Every pattern has intentional design elements that Herzog calls out in the beginning—a textured collar to broaden the shoulders, cable panels to provide vertical lines to slim the torso, and so on. Garments are modeled by beautiful women of all shapes, and each picture also notes what size the model is wearing and how much positive ease there is in the upper torso.
Each silhouette has four sweater patterns (in one case, a sweater is swapped for Kirsten’s skirt), followed by six additional sweater patterns that can be modified to flatter any shape.
Herzog provides a generous ten sizes for each sweater, sized for torsos ranging from 28-29 to 53-54-inches. The numbers vary slightly from pattern to pattern. She gives even more instructions on how to modify these patterns if your shape falls beyond that range.
Men who knit, take note. The principles behind this book apply to any human body, regardless of gender. But the book itself, in design and voice and garments, is aimed squarely at women.
The Power of the Positive
As pretty as the photographs are, and as happy as the models look in the pictures, these garments are even more beautiful in person. Or perhaps it’s the women who animate them, normal people just like you and me.
I’ve watched as women picked a style of sweater they always wear.

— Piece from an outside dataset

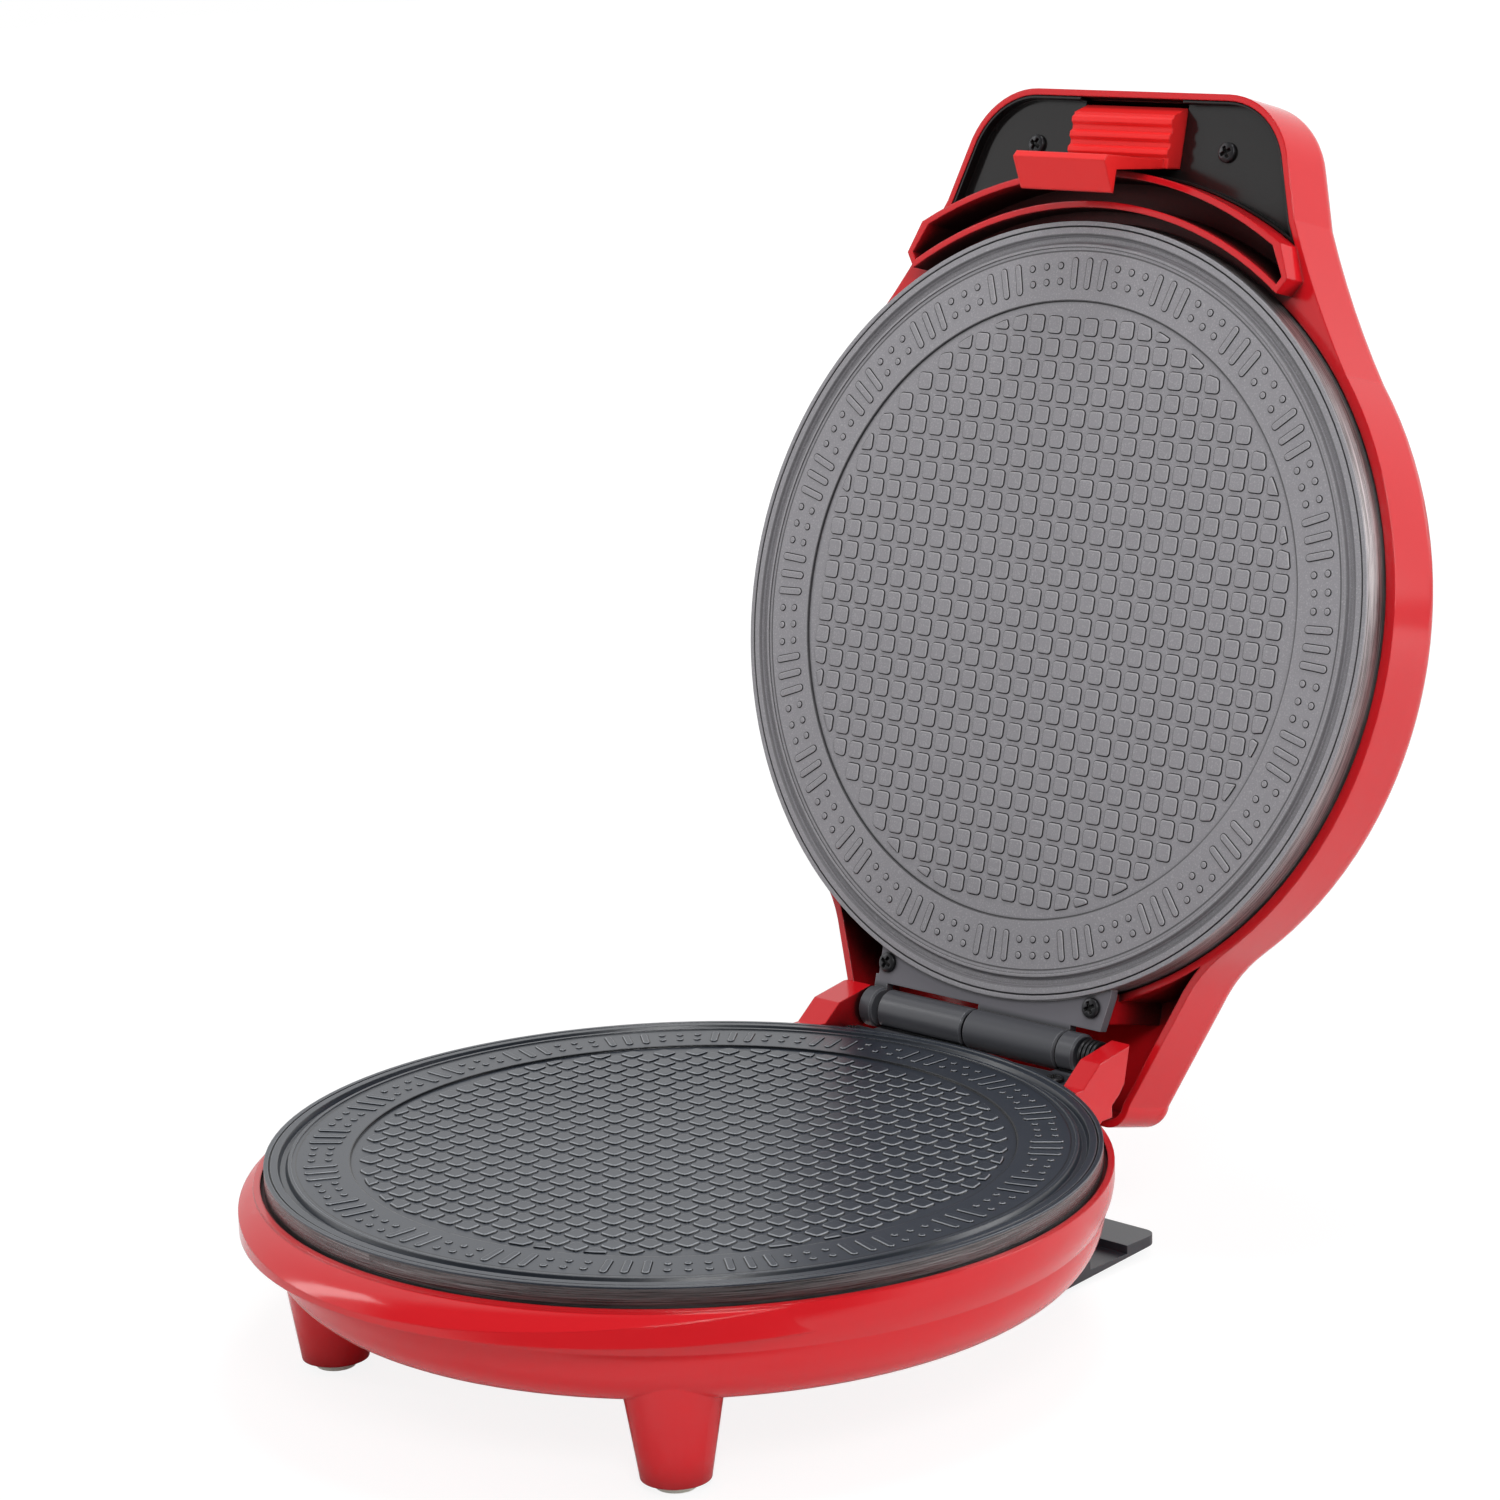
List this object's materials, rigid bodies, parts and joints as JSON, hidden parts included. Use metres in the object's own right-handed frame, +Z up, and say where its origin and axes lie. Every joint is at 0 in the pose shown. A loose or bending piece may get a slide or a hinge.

Then I’ve watched Amy. Hands folded, head tilted just so, eyes studying the situation and without a touch of judgment in her voice, she’ll ask if the woman has tried the such-and-such sweater. She explains why. The woman takes off the offending sweater, tries on the recommended one, looks in the mirror, and immediately blooms. “I never would’ve tried this on,” she says. I watched this at the KR Retreat, and I watched it at Amy’s launch. Women leave excited and inspired. They cannot wait to find the right yarn so they can cast on.
Such self-assuredness is a gift we all were born with and deserve to feel on a daily basis. You wouldn’t think we needed a book like this, but we do. We’re lucky it’s here.